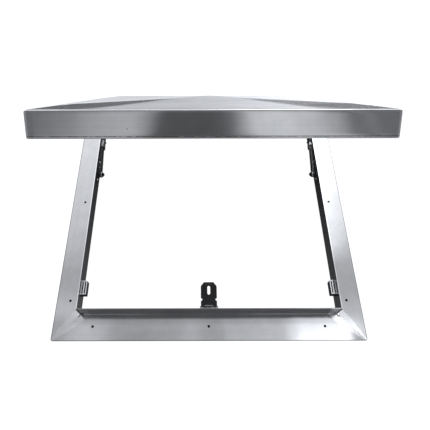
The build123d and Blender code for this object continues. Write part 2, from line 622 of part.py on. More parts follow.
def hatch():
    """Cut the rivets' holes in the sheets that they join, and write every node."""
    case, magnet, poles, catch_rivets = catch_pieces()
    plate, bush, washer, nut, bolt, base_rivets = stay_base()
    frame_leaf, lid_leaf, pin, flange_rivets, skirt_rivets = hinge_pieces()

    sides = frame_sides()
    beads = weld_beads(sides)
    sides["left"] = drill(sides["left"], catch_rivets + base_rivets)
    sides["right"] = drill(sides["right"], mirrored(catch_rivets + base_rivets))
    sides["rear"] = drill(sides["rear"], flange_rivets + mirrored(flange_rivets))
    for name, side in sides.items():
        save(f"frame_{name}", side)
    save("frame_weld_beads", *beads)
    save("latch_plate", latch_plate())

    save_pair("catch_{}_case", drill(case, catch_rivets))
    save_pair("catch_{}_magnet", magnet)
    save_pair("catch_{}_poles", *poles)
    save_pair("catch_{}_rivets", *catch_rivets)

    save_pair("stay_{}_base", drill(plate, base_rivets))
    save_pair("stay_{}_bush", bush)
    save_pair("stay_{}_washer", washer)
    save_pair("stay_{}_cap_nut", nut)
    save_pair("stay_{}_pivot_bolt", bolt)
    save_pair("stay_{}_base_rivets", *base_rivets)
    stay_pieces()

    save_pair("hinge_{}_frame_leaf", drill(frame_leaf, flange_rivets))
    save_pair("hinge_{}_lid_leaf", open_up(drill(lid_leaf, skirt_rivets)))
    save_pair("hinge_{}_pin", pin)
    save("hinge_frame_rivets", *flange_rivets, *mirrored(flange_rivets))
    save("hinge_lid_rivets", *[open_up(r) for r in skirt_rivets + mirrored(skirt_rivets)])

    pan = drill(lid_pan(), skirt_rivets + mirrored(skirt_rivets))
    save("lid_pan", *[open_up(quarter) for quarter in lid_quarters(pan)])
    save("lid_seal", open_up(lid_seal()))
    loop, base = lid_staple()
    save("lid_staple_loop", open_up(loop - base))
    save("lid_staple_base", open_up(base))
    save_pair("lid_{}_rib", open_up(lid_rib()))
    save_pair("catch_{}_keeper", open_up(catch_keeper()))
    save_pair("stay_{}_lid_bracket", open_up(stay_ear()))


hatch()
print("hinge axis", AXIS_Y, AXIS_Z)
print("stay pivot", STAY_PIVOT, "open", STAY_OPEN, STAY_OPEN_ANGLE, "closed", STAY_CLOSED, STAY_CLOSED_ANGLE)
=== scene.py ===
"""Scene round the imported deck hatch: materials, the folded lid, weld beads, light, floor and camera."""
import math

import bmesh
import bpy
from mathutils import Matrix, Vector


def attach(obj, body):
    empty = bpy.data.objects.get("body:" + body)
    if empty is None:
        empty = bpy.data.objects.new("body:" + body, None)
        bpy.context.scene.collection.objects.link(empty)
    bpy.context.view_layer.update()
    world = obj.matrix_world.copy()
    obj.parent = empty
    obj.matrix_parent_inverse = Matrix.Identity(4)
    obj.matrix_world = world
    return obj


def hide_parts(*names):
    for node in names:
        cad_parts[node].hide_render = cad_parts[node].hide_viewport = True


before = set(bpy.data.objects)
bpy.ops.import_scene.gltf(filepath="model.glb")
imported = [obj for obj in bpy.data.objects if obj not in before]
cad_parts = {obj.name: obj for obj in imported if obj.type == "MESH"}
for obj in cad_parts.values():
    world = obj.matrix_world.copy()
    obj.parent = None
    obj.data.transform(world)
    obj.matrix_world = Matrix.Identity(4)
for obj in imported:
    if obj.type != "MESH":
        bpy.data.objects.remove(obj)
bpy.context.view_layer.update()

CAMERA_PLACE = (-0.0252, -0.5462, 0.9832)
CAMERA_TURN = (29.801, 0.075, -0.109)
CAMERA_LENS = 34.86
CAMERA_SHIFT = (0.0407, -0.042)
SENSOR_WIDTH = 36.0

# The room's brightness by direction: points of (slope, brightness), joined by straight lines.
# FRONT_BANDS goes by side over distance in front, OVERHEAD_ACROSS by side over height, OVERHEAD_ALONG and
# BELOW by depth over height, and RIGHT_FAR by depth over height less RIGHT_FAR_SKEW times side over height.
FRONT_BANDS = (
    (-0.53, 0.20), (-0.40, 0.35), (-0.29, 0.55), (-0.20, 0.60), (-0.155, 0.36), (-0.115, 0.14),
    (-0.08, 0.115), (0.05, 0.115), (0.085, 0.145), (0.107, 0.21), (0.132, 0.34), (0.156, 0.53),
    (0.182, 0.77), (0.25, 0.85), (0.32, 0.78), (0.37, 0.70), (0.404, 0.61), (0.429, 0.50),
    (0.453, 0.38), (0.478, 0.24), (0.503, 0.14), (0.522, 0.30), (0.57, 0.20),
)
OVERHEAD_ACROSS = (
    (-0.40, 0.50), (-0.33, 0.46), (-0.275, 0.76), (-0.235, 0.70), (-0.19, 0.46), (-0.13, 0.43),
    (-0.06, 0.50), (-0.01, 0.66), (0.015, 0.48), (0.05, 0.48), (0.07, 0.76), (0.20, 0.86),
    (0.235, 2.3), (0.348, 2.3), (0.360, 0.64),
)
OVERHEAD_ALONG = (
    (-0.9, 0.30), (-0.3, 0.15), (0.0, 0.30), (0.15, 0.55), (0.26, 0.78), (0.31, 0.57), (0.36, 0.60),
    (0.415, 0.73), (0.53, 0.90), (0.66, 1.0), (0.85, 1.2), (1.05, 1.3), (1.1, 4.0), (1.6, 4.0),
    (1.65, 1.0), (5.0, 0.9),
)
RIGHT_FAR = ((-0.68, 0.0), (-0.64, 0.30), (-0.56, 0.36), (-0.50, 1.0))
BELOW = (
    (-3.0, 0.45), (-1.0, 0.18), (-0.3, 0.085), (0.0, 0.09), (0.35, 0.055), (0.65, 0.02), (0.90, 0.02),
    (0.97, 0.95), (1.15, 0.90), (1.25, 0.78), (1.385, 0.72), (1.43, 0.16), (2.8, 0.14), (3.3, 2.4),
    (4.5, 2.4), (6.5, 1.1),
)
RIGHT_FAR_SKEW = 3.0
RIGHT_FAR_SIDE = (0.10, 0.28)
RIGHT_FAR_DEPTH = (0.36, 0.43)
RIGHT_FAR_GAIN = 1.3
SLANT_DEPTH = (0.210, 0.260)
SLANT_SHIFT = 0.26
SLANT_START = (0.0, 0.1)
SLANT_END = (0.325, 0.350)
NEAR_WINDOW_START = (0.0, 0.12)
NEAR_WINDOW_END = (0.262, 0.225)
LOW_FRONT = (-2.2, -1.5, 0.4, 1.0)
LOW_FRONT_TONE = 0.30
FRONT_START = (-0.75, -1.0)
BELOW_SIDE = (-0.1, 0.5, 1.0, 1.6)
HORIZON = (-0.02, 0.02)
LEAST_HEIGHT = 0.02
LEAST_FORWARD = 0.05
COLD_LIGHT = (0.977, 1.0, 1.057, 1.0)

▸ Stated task
Exactly repeat the lines from the line with "open_up(loop - base))" to the line with "cad_parts[node].hide_render = cad_parts[node].hide_viewport", including both, and output nothing else.

▸ Finished task
    save("lid_staple_loop", open_up(loop - base))
    save("lid_staple_base", open_up(base))
    save_pair("lid_{}_rib", open_up(lid_rib()))
    save_pair("catch_{}_keeper", open_up(catch_keeper()))
    save_pair("stay_{}_lid_bracket", open_up(stay_ear()))


hatch()
print("hinge axis", AXIS_Y, AXIS_Z)
print("stay pivot", STAY_PIVOT, "open", STAY_OPEN, STAY_OPEN_ANGLE, "closed", STAY_CLOSED, STAY_CLOSED_ANGLE)
=== scene.py ===
"""Scene round the imported deck hatch: materials, the folded lid, weld beads, light, floor and camera."""
import math

import bmesh
import bpy
from mathutils import Matrix, Vector


def attach(obj, body):
    empty = bpy.data.objects.get("body:" + body)
    if empty is None:
        empty = bpy.data.objects.new("body:" + body, None)
        bpy.context.scene.collection.objects.link(empty)
    bpy.context.view_layer.update()
    world = obj.matrix_world.copy()
    obj.parent = empty
    obj.matrix_parent_inverse = Matrix.Identity(4)
    obj.matrix_world = world
    return obj


def hide_parts(*names):
    for node in names:
        cad_parts[node].hide_render = cad_parts[node].hide_viewport = True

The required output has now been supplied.